Fingerspitzengefühl ist in der Chirurgie zur Manipulation und Wahrnehmung anatomischer Strukturen erforderlich. Bei minimal invasiven Techniken (beispielsweise unter Zuhilfenahme eines Endoskops) fehlt aber das taktile Feedback weitgehend. Howe, Peine, Kontarinis und Son (1995) stellen eine Technik vor, mit der Chirurgen (auch über größere Entfernungen hinweg) taktile Informationen übermittelt werden können, so daß diese ihre taktilen Fertigkeiten wie in der offenen Chirurgie anwenden können. Dazu werden drei Arten von sensorischer Information untersucht:
In dem entfernten Teil des Systems wird die Oberflächeninformation (bzw. die Druckverteilung in dem umliegenden Gewebe) von einem Feld taktiler Sensoren ermittelt, die in der Spitze des chirurgischen Instruments untergebracht sind. Diese Sensoren bestehen aus zwei Schichten von orthogonal angeordneten Kupferbändern, die durch dünne Silikonstreifen voneinander getrennt werden. Wird Druck auf diese Sensoren ausgeübt, vermindert sich der Abstand zwischen den beiden Kupferschichten und dadurch verändert sich die Kapazität des Elements, die an jedem Kreuzungspunkt der Kupferstreifen ermittelt werden kann, um die Druckverteilung zu bestimmen.
Diese Information wird in elektrische Signale umgewandelt, die wiederum von einem Computer weiterverarbeitet werden können. Das Ergebnis der Verarbeitung kann visuell auf einem Monitor oder haptisch durch ein taktiles Display übermittelt werden. Das haptische Display besteht aus den oben beschriebenen shape memory alloy-Drähten (siehe Seite ), die in der Kontaktfläche des chirurgischen Geräts untergebracht sind.
Mit diesem Display wird die Haut der Fingerspitzen des Benutzers entsprechend der Gestalt des zu simulierenden Objekts verformt. Andererseits wird mit einem taktilen Sensor (siehe oben) die Druckverteilung in einer gewissen Entfernung von der tatsächlichen Oberfläche bestimmt. Mit Hilfe von entsprechenden Signalverarbeitungsalgorithmen kann diese Druckverteilung aber in eine entsprechende Auslenkung der einzelnen Aktuatoren umgerechnet werden.

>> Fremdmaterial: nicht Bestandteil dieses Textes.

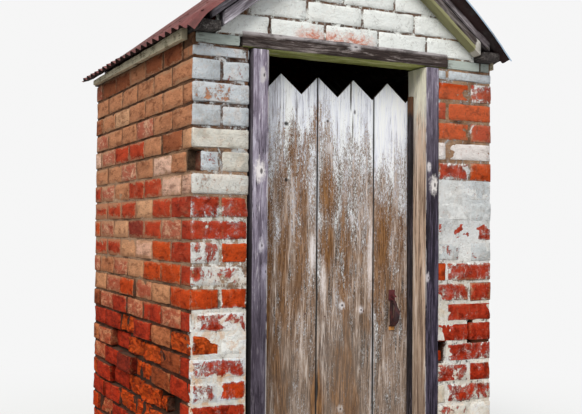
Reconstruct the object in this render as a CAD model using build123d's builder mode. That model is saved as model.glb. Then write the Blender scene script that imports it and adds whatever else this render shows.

Eine praktische Anwendung dieser Apparatur besteht im Auffinden versteckter Arterien, das ein Verbluten des Patienten verhindern soll. Mit dem vom Howe, Peine et al. (1995) beschriebenen System lassen sich solche Arterien relativ leicht durch die pulsbedingten Druckschwankungen in deren Nähe identifizieren. Für den praktischen Erfolg dieser Methode ist es wichtig, eine maximale Signalamplitude (eventuell sogar eine Verstärkung) zu wählen, was durch geeignete Signalverarbeitungsalgorithmen gewährleistet werden kann.
Eine weitere von Howe, Peine et al. (1995) geschilderte Anwendung liegt im Auffinden von Tumoren. In ersten Vorversuchen hierzu sollten Versuchspersonen einen von Schaum umgebenen Gummizylinder auffinden. Sensoren für zwei Fingerspitzen ermitteln die Gestalt der gerade ertasteten Oberfläche. Während der Vorversuche wurde nur eine Zeile der taktilen Sensoren und des taktilen Displays eingesetzt, bei der späteren Tumoridentifikation wurden dagegen alle verfügbaren Einheiten verwendet, allerdings war kein visuelles Feedback gegeben. Die Autoren können einen deutlichen Vorteil der taktilen Information inferenzstatistisch belegen.